┌─ DATASET SECTION

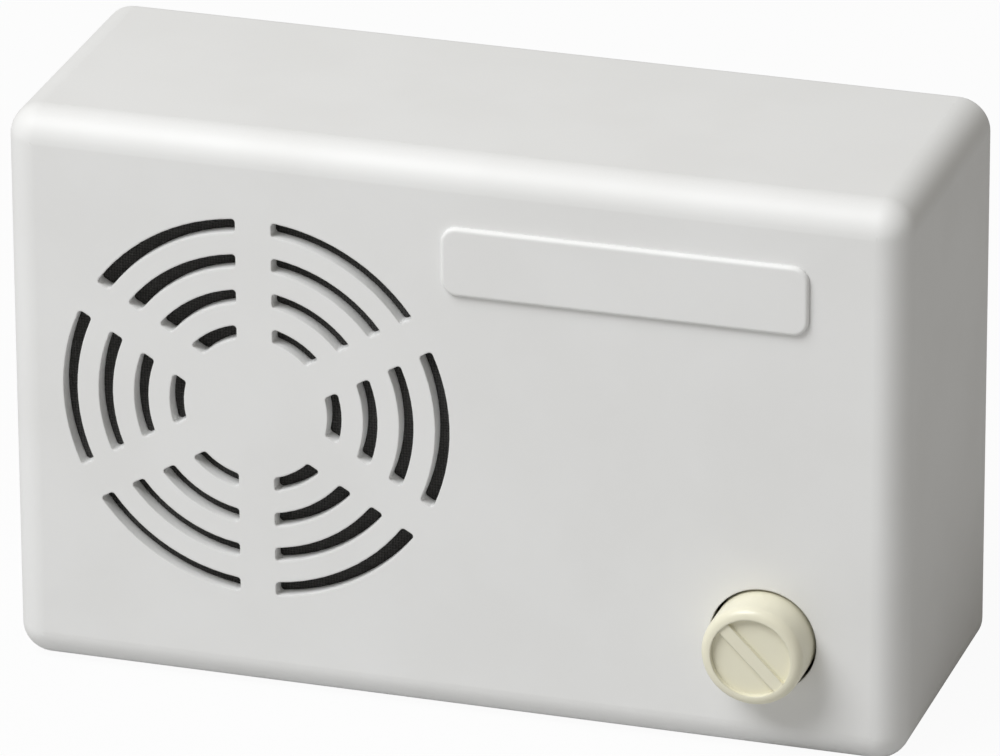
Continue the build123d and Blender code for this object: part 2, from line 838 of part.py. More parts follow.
# Sockets on the board for the leads, and the plugs in them
with BuildPart() as lead_sockets:
    with BuildSketch(*facings(board_front, connector_places)):
        Rectangle(connector_width, connector_length)
    extrude(amount=connector_rise)
    fillet(lead_sockets.edges().filter_by(Axis.Y), radius=connector_soft)
write_piece(lead_sockets, "lead_sockets")

with BuildPart() as lead_plugs:
    with BuildSketch(*facings(plug_back, connector_places)):
        Rectangle(plug_width, plug_length)
    extrude(amount=plug_rise)
    fillet(lead_plugs.edges().filter_by(Axis.Y), radius=connector_soft)
write_piece(lead_plugs, "lead_plugs")

# Chime chip: a drop of black resin on the board
with BuildPart() as chime_chip:
    chip_place = board_place(*chip_place_shares)
    chip_sphere = (chip_radius ** 2 + chip_rise ** 2) / (2 * chip_rise)
    with BuildSketch(lengthwise(chip_place)):
        with Locations((0, board_front + chip_rise - chip_sphere)):
            Circle(chip_sphere)
        with Locations((0, board_front)):
            Rectangle(
                chip_sphere, chip_sphere, align=(Align.MIN, Align.MIN), mode=Mode.INTERSECT
            )
    revolve(axis=turning_axis(chip_place))
write_piece(chime_chip, "chime_chip")

# Electrolytic capacitors: standing cans with a groove near the board
with BuildPart() as electrolytic_capacitors:
    groove_middle = board_front + capacitor_groove_up
    for shares in capacitor_place_shares:
        can_place = board_place(*shares)
        with BuildSketch(lengthwise(can_place)):
            with Locations((0, board_front)):
                Rectangle(capacitor_radius, capacitor_length, align=(Align.MIN, Align.MIN))
            with Locations((capacitor_radius, groove_middle)):
                Circle(capacitor_groove, mode=Mode.SUBTRACT)
        revolve(axis=turning_axis(can_place))
write_piece(electrolytic_capacitors, "electrolytic_capacitors")

# Transistor: a round body with one flat side on three legs
with BuildPart() as transistor:
    transistor_place = board_place(*transistor_place_shares)
    with BuildSketch(facing(board_front + transistor_legs, transistor_place)):
        Circle(transistor_radius)
        with Locations((0, transistor_flat)):
            Rectangle(
                2 * transistor_radius, transistor_radius,
                align=(Align.CENTER, Align.MIN), mode=Mode.SUBTRACT,
            )
    extrude(amount=transistor_length)
    with BuildSketch(facing(board_front, transistor_place)):
        with GridLocations(transistor_radius / 2, 0, 3, 1):
            Circle(wire_radius)
    extrude(amount=transistor_legs)
write_piece(transistor, "transistor")

# Resistors: each lies on its wire, whose ends bend down to the board
with BuildPart() as resistors:
    axis_height = board_front + resistor_lift
    for across_share, up_share, turn in resistor_place_shares:
        resistor_plane = facing(axis_height, board_place(across_share, up_share))
        with Locations(resistor_plane * Rotation(0, 0, turn)):
            Cylinder(resistor_radius, resistor_length, rotation=(0, 90, 0))
            Cylinder(wire_radius, resistor_span, rotation=(0, 90, 0))
            with GridLocations(resistor_span, 0, 2, 1):
                Cylinder(wire_radius, resistor_lift, align=(Align.CENTER, Align.CENTER, Align.MAX))
write_piece(resistors, "resistors")

# Ceramic capacitors: small standing discs on two legs
with BuildPart() as ceramic_capacitors:
    disc_height = board_front + disc_lift + disc_radius
    leg_length = disc_lift + disc_radius
    for shares in disc_place_shares:
        with Locations(facing(disc_height, board_place(*shares))):
            Cylinder(disc_radius, disc_thickness, rotation=(0, 90, 0))
            with GridLocations(0, disc_leg_spacing, 1, 2):
                Cylinder(wire_radius, leg_length, align=(Align.CENTER, Align.CENTER, Align.MAX))
write_piece(ceramic_capacitors, "ceramic_capacitors")

# Battery holder: a tray with low dividers between the cells
with BuildPart() as battery_holder:
    with BuildSketch(facing(holder_back, holder_centre)):
        RectangleRounded(holder_length, holder_width, holder_corner)
    extrude(amount=holder_front - holder_back)
    with BuildSketch(facing(bay_floor, holder_centre)):
        Rectangle(bay_length, holder_width - 2 * holder_wall)
    extrude(amount=holder_front - bay_floor + cut_over, mode=Mode.SUBTRACT)
    with BuildSketch(facing(bay_floor, holder_centre)):
        with GridLocations(0, cell_pitch, 1, cell_count - 1):
            Rectangle(cell_length - divider_short, divider)
    extrude(amount=divider_height)
    for screw_place in holder_screw_places:
        with Locations(facing(bay_floor, screw_place)):
            CounterSinkHole(
                holder_screw_radius + screw_gap, holder_screw_head + screw_gap,
                depth=holder_floor + cut_over, counter_sink_angle=countersink_angle,
            )
    for end, row in ((holder_left, cell_places[0]), (bay_right, cell_places[-1])):
        with BuildSketch(Plane(origin=(end, -lead_hole, row), x_dir=(0, 0, 1), z_dir=(1, 0, 0))):
            Circle(lead_hole_radius)
        extrude(amount=holder_end, mode=Mode.SUBTRACT)
write_piece(battery_holder, "battery_holder")

with BuildPart() as holder_screws:
    flush_screws(
        holder_screw_places, bay_floor, holder_screw_radius, holder_screw_length,
        holder_screw_head,
    )
write_piece(holder_screws, "holder_screws")

# Cells: they lie head to tail, so that the contact plates join them in a row
contact_left = bay_left + contact_thickness
contact_right = bay_right - contact_thickness
for number, row in enumerate(cell_places, start=1):
    if number % 2:
        plus_end, direction = contact_left, 1
    else:
        plus_end, direction = contact_right, -1
    along = Plane(
        origin=(plus_end, -cell_axis, row), x_dir=(direction, 0, 0), z_dir=(0, -direction, 0)
    )
    with BuildPart() as battery:
        with BuildSketch(along) as cell_profile:
            with BuildLine():
                Polyline(
                    (0, 0), (0, cell_nub_radius), (cell_nub_length, cell_nub_radius),
                    (cell_nub_length, cell_radius), (cell_length, cell_radius), (cell_length, 0),
                    close=True,
                )
            make_face()
            fillet(cell_profile.vertices().group_by(Axis.Y)[-1], radius=cell_soft)
        revolve(axis=Axis((plus_end, -cell_axis, row), (direction, 0, 0)))
    write_piece(battery, f"battery_{number}")

# Contact plates: one alone at each end of the row of cells, and two that each join two cells
with BuildPart() as battery_contacts:
    contact_height = contact_rise + cell_axis - bay_floor
    join_low = (cell_places[0] + cell_places[1]) / 2
    join_high = (cell_places[1] + cell_places[2]) / 2
    plates = (
        (bay_left, cell_places[0], contact_width),
        (bay_left, join_high, contact_width + cell_pitch),
        (contact_right, join_low, contact_width + cell_pitch),
        (contact_right, cell_places[2], contact_width),
    )
    for side, middle, width in plates:
        with BuildSketch(Plane(origin=(side, -bay_floor, middle), x_dir=(0, 0, 1), z_dir=(1, 0, 0))):
            Rectangle(width, contact_height, align=(Align.CENTER, Align.MIN))
        extrude(amount=contact_thickness)
write_piece(battery_contacts, "battery_contacts")

# Contact springs: open turns of wire between each contact plate and the flat end of its cell
with BuildPart() as battery_springs:
    spring_travel = spring_room - 2 * (spring_wire + spring_gap)
    quarter_step = spring_travel / spring_quarters
    for number, row in enumerate(cell_places, start=1):
        direction = -1 if number % 2 else 1
        start_x = (contact_right if number % 2 else contact_left) + direction * (
            spring_wire + spring_gap
        )
        turn_points = [
            Vector(
                start_x + direction * quarter_step * quarter,
                -cell_axis - spring_radius * math.cos(quarter * math.pi / 2),
                row + spring_radius * math.sin(quarter * math.pi / 2),
            )
            for quarter in range(spring_quarters + 1)
        ]
        with BuildLine() as coil:
            tangent = Vector(direction * quarter_step / 2, 0, spring_radius)
            for near, far in zip(turn_points, turn_points[1:]):
                arc = TangentArc(near, far, tangent=tangent)
                tangent = arc % 1
        with BuildSketch(Plane(origin=coil.line @ 0, z_dir=coil.line % 0)):
            Circle(spring_wire)
        sweep(path=coil.line)
write_piece(battery_springs, "battery_springs")


def bend_radii(route):
    """The radius of each bend of a route: as large as its shorter run allows."""
    radii = []
    for before, corner, after in zip(route, route[1:], route[2:]):
        run_in = Vector(*corner) - Vector(*before)
        run_out = Vector(*after) - Vector(*corner)
        half_turn = math.radians(run_in.get_angle(run_out)) / 2
        shorter = min(run_in.length, run_out.length)
        radii.append(bend_share * shorter / math.tan(half_turn))
    return radii


def lead(name, start, bends, end):
    """Write a lead that runs from a start through chosen points to an end."""
    route = [start, *bends, end]
    radii = bend_radii(route)
    with BuildPart() as piece:
        with BuildLine() as path:
            FilletPolyline(*route, radius=radii)
        with BuildSketch(Plane(origin=path.line @ 0, z_dir=path.line % 0)):
            Circle(lead_radius)
        sweep(path=path.line)
    write_piece(piece, name)
    swept = math.pi * lead_radius ** 2 * path.wire().length
    print(name, "radii", [round(radius, 2) for radius in radii],
          "volume", round(piece.part.volume, 2), "of", round(swept, 2))


# Loudspeaker leads, from the solder tags to their plug
lead(
    "speaker_lead_red",
    (speaker_x + tag_spacing / 2, -tag_end, tag_z),
    (
        (-23.8, -25.0, -27.6), (-18.5, -21.5, -29.5), (-8.0, -20.5, -31.5), (1.5, -24.5, -32.0),
        (8.5, -31.0, -31.6), (14.8, -35.4, -30.7), (19.0, -34.0, -30.15),
    ),
    (connector_x, -plug_front, speaker_connector[1] + pin_pitch / 2),
)
lead(
    "speaker_lead_black",
    (speaker_x - tag_spacing / 2, -tag_end, tag_z),
    (
        (-30.8, -24.0, -27.6), (-25.0, -18.8, -30.0), (-13.0, -17.5, -33.3), (-1.0, -21.5, -34.3),
        (7.5, -28.5, -34.2), (14.2, -34.4, -33.6), (19.0, -34.2, -32.65),
    ),
    (connector_x, -plug_front, speaker_connector[1] - pin_pitch / 2),
)

# Battery leads, from the contact plates at the two ends of the row of cells to their plug
lead(
    "battery_lead_red",
    (bay_left, -lead_hole, cell_places[0]),
    (
        (-4.4, -14.0, -3.35), (-5.6, -17.5, -8.8), (-2.8, -24.5, -13.6), (3.6, -31.4, -16.4),
        (11.6, -35.8, -17.8), (19.0, -34.4, -18.25),
    ),
    (connector_x, -plug_front, battery_connector[1] - pin_pitch / 2),
)
lead(
    "battery_lead_black",
    (bay_right, -lead_hole, cell_places[-1]),
    (
        (58.6, -14.0, 27.35), (58.7, -15.0, 21.0), (58.4, -17.6, 9.0), (58.6, -22.0, -2.5),
        (56.8, -27.6, -10.6), (48.0, -29.6, -13.3), (37.0, -30.6, -13.7), (26.5, -34.2, -14.6),
        (19.0, -34.6, -15.75),
    ),
    (connector_x, -plug_front, battery_connector[1] + pin_pitch / 2),
)
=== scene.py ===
# A doorbell chime box, put together from its wall plate forwards: the plate, the loudspeaker, the
# battery holder and its cells, the circuit board, the leads, and then the cover and the knob.
import math
import bmesh
import bpy
from mathutils import Matrix, Quaternion, Vector, noise


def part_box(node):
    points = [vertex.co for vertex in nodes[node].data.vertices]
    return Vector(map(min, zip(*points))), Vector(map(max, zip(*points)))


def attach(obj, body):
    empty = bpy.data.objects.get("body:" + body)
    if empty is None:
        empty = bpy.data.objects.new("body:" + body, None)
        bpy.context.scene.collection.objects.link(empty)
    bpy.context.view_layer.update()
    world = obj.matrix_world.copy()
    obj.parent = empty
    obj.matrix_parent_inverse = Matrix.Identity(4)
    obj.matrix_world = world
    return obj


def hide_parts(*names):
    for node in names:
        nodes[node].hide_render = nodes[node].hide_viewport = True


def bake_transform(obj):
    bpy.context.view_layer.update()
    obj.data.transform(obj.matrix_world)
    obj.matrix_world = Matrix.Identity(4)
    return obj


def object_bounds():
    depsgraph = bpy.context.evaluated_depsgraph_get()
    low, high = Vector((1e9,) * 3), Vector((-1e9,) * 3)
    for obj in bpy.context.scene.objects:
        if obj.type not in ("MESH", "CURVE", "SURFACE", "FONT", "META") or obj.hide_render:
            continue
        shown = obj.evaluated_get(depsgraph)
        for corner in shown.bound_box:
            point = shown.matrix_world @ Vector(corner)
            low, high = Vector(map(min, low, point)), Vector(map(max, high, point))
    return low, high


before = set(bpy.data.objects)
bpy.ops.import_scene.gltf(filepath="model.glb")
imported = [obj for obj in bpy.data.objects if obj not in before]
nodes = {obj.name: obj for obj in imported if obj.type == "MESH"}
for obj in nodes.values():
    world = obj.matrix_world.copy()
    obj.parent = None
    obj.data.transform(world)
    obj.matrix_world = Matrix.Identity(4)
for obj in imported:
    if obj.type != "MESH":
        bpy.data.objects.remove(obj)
cad_corners = [list(corner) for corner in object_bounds()]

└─

Return, unchanged, each line from the line containing "in imported if" through the last line of the material.

SOLUTION FOR THIS TASK:
nodes = {obj.name: obj for obj in imported if obj.type == "MESH"}
for obj in nodes.values():
    world = obj.matrix_world.copy()
    obj.parent = None
    obj.data.transform(world)
    obj.matrix_world = Matrix.Identity(4)
for obj in imported:
    if obj.type != "MESH":
        bpy.data.objects.remove(obj)
cad_corners = [list(corner) for corner in object_bounds()]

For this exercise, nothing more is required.